I promise I won’t leave you wondering about that bicarb number for long, so check back on Eli’s blog soon.
With love and appreciation,
Tuesday, April 8, 2008
I'm sure there are a bunch of medical facts I could fire at you all, but it's hard to focus on the bad or the pressing when Elijah is smiling and eating and waving. He's asleep, I'm going to bed, and I pray all the big boys and girls reading this take a moment to reflect on the good things in their lives for a few moments. If that constitutes a state of denial, I figure, hey, everyone's earned the right for one night.
Monday, April 7, 2008
Seven weeks in the hospital, including the skull surgery in early February. Seven weeks and counting.
Elijah is happy as a clam today, and looking more healthy every day, but there are still several questions about his nutrition and the chemistry in his guts. Basically, the doctors are being extra-cautious.
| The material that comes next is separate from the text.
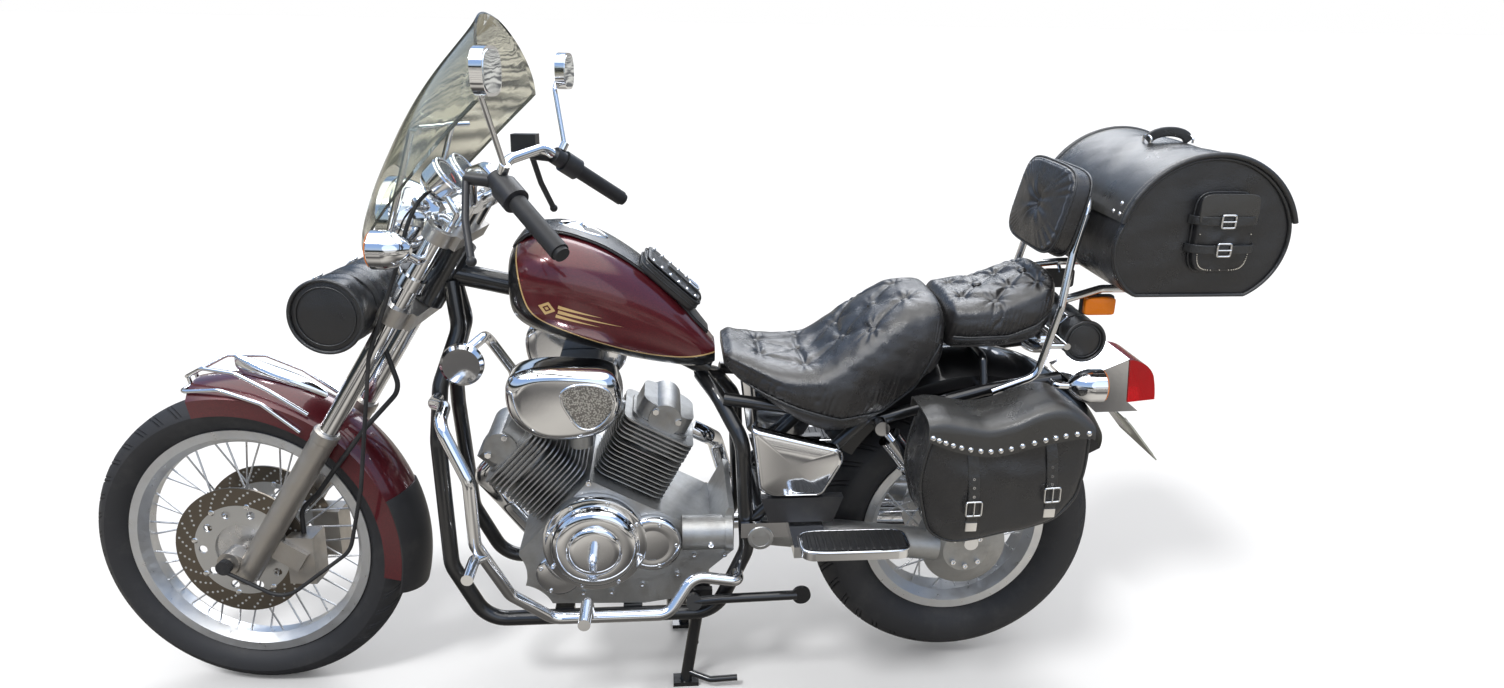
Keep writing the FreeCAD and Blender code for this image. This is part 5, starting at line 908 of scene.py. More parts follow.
def bag_lid():
    """A sheet from the hinge over the bag's top and down its face to a wavy low edge."""
    top, low = through(LID_TOP, LID_ROWS), through(LID_LOW, LID_ROWS)
    low_z = np.interp(-top[:, 0], -low[:, 0], low[:, 1])
    over = through([(0.1975, -0.020), (0.1985, -0.008), (0.206, -0.001), (0.24, 0.001),
                    (0.285, 0.001), (0.315, 0), (0.330, -0.005), (0.3345, -0.014),
                    (LID_FACE, -0.024)], 50)
    y = np.broadcast_to(over[:, 0], (LID_ROWS, 50))
    z = top[:, 1][:, None] + over[None, :, 1]
    fall = np.linspace(0, 1, 26)[1:]
    face_z = z[:, -1:] + (low_z[:, None] - z[:, -1:]) * fall
    face_y = LID_FACE + 0.0012 * np.sin(top[:, 0] * 60)[:, None] * fall
    grid = np.stack([np.broadcast_to(top[:, :1], (LID_ROWS, 75)), np.hstack([y, face_y]),
                     np.hstack([z, face_z])], -1)
    flat_top = step(grid[..., 2] - low_z[:, None], 0.0, 0.04) * (np.arange(75) < 46)
    grid[..., 2] += 0.0016 * waves(grid, 0.10, 3) * flat_top
    low_edge = np.stack([top[:, 0], face_y[:, -1], low_z], -1)
    studs = np.linspace(0.035, 0.965, LID_STUDS)
    stud_line = low_edge + (0, LID_THICK + 0.0002, 0.011)
    spots = sampled(stud_line, np.linspace(0, 1, LID_ROWS), studs)
    for side, sign in SIDES:
        hinge, flip = f"{side}_bag_lid", (1, sign, 1)
        # the lid's lighter leather colour is painted sheen
        lid = slab(f"bag_lid_{side}", grid * flip, LID_THICK * sign, LID_LEATHER_PAINTED_SHEEN, hinge, 60)
        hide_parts(f"saddlebag_{side}_lid")
        stamp(f"bag_lid_studs_{side}", spots * flip, np.tile([0, sign, 0], (LID_STUDS, 1)),
              LID_STUD, STUD_CHROME, hinge, 12)
        hem = low_edge + (0, 0.0008, 0.0015)
        carry(f"bag_lid_hem_{side}", hem * flip, circle(0.0022), (0, 1, 0), LEATHER_EDGE, hinge)


bag_lid()
print("bag lids made")

# %% [markdown]
# A strap is a flat band with softened edges. Its buckle is a square chrome frame with a pin, and a
# chrome tip finishes its end. All three follow the same path down the bag's face.

# %% Straps and buckles
STRAPS = {
    "front": [(-577, 662, 327), (-581, 630, 333), (-584, 590, 338.5), (-586, 545, 338.5),
              (-586, 505, 334)],
    "rear": [(-724, 684, 327), (-729, 655, 333), (-733, 610, 337.5), (-736, 570, 337.5),
             (-737, 530, 333)],
}


BUCKLE_WIRE = 0.0020


def buckle(name, middle, down, out, wide, tall, body):
    """A rectangular frame of round wire with a pin across it, square to out."""
    down, out = unit(np.asarray(down, float)), unit(np.asarray(out, float))
    side = np.cross(out, down)
    ring = rounded_box(wide, tall, 48, 9)
    frame_path = middle + ring[:, :1] * side + ring[:, 1:] * down + out * 0.0035
    carry(f"{name}_frame", frame_path, circle(BUCKLE_WIRE, 8), out, STUD_CHROME, body, closed=True)
    pin = np.linspace(-tall / 2, tall / 2, 6)[:, None] * down + middle + out * 0.0055
    carry(f"{name}_pin", pin, circle(BUCKLE_WIRE * 0.75, 8), side, STUD_CHROME, body)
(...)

They've tried to send him home twice, both times believing he was all set, only to see him return, and they don't want it to happen again. I couldn't agree more.
Pray like crazy.
Friday, April 4, 2008
I am embarrassed to say that I don't know how many days we've been in the hospital this time, but I never was that good at math, so I'm not excessively embarrassed. On the bright side, I know how to spell "embarrassed."
Elijah is back to his old happy self, and it's really neat to see. He laughs instead of cries when the nurses come in, and he isn't in any pain when the food is going either in or out. You have no idea, or maybe you do, what it does for our state of mind to know he's at least moving in the right direction, and he knows it.
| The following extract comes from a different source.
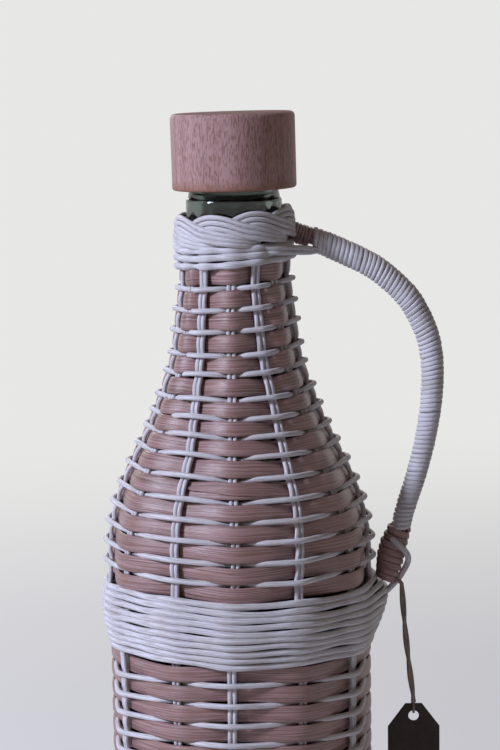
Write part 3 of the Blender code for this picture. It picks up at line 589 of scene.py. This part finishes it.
# The cap is turned about a line from front to back, in the middle of the cork's socket.
points, along = turned(cap_outline)
turn = math.radians(cap_tilt_degrees)
middle = np.array((0.0, 0.0, roof + 0.5 * socket_depth))
tilt = np.array([
    (math.cos(turn), 0.0, math.sin(turn)), (0.0, 1.0, 0.0), (-math.sin(turn), 0.0, math.cos(turn)),
])
grid = ((points - middle) @ tilt.T + middle, along)
piece("cap", [grid], beech, ["cap_wood"], "stopper")

cork_outline = np.vstack([
    [(0.0002, cork_foot)], quarter((cork_narrow - 0.0008, cork_foot + 0.0008), 0.0008, -90, 0),
    [(cork_radius, roof), (cork_radius, cork_top), (0.0002, cork_top)],
])
pressed_cork, shader, place = new_finish("pressed_cork", "cork", specular_ior_level=0.2)
specks = place.grain((900.0, 900.0, 500.0), detail=4.0, roughness=0.7)
cells = place.node("TexVoronoi", {"feature": "DISTANCE_TO_EDGE"}, {"Vector": place, "Scale": 620.0})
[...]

So what are we still doing here? It all comes down to nutrition. The events of the last two months have burned away the lining of his stomach and intestines. There's supposed to be a bunch of hair-like things (vilia, I think) that absorb food, and make the walls look like a shag rug, but at the moment Elijah's lining is more like a lead pipe.
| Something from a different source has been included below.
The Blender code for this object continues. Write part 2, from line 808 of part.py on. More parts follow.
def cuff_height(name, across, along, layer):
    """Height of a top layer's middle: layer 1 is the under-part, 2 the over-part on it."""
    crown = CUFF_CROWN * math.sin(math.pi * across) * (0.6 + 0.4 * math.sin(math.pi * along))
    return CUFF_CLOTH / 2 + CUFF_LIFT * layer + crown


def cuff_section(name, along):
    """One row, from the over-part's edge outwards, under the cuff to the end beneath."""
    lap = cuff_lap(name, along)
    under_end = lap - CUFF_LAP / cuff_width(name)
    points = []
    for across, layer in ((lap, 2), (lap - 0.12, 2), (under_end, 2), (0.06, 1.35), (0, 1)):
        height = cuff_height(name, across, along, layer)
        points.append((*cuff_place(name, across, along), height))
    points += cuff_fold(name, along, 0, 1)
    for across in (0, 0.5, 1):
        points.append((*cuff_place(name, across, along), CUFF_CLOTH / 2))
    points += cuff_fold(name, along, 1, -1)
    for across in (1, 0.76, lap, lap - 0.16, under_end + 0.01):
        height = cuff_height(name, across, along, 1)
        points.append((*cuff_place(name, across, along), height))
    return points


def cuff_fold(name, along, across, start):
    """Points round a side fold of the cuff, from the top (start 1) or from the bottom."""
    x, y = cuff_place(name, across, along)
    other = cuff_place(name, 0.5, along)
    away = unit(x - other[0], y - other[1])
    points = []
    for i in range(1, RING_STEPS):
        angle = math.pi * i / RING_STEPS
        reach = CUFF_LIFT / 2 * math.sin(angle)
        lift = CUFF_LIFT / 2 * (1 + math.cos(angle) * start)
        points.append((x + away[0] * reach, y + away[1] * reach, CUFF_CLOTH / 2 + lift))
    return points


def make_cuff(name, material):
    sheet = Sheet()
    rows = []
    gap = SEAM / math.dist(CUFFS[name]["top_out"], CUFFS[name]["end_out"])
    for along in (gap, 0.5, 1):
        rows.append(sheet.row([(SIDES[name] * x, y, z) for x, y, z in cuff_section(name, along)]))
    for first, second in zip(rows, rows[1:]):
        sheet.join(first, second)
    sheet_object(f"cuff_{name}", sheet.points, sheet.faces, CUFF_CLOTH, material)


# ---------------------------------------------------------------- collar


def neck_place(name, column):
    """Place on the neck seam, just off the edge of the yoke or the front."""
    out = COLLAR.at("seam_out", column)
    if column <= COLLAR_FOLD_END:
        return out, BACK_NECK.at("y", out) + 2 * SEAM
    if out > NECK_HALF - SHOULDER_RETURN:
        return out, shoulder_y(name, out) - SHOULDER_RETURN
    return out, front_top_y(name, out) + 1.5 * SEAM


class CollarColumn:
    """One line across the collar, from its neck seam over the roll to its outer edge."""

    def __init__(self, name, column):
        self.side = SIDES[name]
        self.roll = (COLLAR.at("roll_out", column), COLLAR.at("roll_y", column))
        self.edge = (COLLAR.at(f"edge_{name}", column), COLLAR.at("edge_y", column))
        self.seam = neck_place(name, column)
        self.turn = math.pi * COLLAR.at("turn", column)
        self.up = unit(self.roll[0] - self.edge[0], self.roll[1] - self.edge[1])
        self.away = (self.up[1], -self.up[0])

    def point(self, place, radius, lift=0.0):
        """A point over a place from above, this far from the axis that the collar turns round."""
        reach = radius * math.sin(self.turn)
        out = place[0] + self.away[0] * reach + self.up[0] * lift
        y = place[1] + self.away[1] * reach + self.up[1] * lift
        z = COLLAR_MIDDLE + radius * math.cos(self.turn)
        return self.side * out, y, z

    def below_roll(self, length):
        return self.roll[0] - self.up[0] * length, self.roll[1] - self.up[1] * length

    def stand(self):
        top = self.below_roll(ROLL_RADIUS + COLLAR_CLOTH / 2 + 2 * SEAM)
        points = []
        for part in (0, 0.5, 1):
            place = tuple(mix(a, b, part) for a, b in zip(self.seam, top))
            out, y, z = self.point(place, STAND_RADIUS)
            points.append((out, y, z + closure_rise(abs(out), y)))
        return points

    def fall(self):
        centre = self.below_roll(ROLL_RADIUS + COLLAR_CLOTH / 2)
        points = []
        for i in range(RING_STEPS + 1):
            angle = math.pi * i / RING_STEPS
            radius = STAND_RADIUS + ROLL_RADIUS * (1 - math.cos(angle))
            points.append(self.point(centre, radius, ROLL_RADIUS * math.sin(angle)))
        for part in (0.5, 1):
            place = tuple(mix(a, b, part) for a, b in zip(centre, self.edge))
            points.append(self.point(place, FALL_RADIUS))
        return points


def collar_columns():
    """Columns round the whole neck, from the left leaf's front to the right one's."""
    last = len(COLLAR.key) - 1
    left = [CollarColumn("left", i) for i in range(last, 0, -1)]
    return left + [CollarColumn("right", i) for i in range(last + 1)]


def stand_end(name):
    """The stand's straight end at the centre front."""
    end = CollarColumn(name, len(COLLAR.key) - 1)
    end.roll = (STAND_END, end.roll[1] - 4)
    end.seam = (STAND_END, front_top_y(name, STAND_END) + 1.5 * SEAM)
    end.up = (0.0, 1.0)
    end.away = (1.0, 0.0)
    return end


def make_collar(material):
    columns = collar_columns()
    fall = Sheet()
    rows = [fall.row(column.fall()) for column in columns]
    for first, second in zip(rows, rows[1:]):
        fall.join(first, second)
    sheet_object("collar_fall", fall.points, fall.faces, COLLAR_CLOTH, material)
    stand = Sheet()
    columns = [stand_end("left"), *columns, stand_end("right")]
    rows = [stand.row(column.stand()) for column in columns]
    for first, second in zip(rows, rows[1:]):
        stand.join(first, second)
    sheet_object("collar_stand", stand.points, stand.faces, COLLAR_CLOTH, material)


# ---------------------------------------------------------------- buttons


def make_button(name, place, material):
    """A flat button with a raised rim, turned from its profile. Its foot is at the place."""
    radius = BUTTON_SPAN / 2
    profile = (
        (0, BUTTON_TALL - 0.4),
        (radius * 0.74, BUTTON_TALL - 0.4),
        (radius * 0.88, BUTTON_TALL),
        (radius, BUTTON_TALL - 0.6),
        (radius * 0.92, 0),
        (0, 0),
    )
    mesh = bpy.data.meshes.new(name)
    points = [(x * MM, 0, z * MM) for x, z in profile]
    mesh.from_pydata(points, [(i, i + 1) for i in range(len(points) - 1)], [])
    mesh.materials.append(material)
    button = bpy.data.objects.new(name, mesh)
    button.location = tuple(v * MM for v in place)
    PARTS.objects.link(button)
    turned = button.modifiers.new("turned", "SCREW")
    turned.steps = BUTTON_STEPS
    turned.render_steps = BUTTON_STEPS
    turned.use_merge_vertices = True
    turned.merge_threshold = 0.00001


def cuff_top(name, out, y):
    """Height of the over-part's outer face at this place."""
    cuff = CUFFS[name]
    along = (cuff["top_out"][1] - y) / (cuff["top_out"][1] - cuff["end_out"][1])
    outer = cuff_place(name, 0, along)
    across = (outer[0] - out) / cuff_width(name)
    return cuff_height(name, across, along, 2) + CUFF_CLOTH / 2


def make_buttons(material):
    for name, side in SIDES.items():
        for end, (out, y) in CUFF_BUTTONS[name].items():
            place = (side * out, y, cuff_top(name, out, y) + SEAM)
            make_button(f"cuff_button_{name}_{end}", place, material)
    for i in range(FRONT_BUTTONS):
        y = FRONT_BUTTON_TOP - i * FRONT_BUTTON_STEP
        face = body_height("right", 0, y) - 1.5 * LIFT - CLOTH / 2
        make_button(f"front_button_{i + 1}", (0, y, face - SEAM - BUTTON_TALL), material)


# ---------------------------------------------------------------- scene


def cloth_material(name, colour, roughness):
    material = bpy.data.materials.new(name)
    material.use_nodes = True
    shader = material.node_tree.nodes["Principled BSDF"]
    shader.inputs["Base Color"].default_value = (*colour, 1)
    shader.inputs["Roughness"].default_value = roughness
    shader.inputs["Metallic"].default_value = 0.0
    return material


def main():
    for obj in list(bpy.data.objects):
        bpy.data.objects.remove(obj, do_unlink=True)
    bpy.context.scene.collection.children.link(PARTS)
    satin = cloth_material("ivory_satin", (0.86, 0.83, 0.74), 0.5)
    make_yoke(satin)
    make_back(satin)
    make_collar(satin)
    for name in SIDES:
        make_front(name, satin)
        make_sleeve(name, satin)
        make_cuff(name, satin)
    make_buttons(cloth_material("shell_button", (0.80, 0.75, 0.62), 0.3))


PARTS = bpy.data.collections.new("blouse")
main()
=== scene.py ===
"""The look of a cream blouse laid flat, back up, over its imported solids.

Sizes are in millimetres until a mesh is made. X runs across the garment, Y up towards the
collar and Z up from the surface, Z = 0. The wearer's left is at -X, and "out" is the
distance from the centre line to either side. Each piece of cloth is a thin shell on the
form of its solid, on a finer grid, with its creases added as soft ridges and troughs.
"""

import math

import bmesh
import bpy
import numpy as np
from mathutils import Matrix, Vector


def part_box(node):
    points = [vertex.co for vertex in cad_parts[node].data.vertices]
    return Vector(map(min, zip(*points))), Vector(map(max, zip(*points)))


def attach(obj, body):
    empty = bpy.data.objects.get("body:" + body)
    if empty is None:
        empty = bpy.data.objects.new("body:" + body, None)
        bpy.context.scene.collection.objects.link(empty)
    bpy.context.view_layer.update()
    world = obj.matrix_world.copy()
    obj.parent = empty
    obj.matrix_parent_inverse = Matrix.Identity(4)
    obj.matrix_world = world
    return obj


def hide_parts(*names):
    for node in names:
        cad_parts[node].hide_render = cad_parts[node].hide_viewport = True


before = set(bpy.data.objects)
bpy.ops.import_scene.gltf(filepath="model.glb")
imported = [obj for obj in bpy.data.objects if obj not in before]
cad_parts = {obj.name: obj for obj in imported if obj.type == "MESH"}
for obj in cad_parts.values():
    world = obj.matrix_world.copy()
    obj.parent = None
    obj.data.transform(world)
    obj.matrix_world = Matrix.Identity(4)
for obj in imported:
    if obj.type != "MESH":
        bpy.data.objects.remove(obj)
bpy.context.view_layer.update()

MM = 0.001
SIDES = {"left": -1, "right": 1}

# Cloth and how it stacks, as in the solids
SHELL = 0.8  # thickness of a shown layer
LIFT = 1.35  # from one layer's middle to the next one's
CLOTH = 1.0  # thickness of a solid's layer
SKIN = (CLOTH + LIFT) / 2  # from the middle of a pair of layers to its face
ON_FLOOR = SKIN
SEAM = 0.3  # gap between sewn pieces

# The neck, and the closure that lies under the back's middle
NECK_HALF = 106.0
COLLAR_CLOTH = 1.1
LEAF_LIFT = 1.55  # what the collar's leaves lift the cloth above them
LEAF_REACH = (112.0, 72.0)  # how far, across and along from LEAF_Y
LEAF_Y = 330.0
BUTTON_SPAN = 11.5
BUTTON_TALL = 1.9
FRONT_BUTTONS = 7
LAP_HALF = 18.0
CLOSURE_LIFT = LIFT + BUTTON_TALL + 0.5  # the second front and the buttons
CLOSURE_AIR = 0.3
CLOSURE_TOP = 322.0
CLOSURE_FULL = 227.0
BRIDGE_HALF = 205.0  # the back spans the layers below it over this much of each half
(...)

The gastro-intestinal docs are taking extraordinary steps to produce the perfect ratio of formula to IV fluids, as they prepare Eli to once again go home without the IV. They've also given him a new formula to replace the Neocate (remember, the anti-carb stuff), and tonight he starting a THIRD formula, one that's much less exotic (e.g. easy to buy at Wal-Mart) and soy-based. Still, it's new to him. What's more, they're adding different sugar compounds to see what he'll tolerate, in order to bolster his carb intake. Reminds me of chem class in high school, all those measuring flasks and bubbling beakers and whatnot. I never knew what those guys were talking about, either.
Elijah has slipped slightly in his weight, to 11 lb. 10 oz. His weight is a genuine roller-coaster ride, and the only thing that will stop the cycle is regular formula-only feeds and lots of sleep. The goal is to go home on Monday or Tuesday of next week, but we know what it means to go home TOO soon. Trust me, as long as he's getting really good care from the nurses and docs, we're in no hurry to leave.
Just the same, keep those prayers going full force.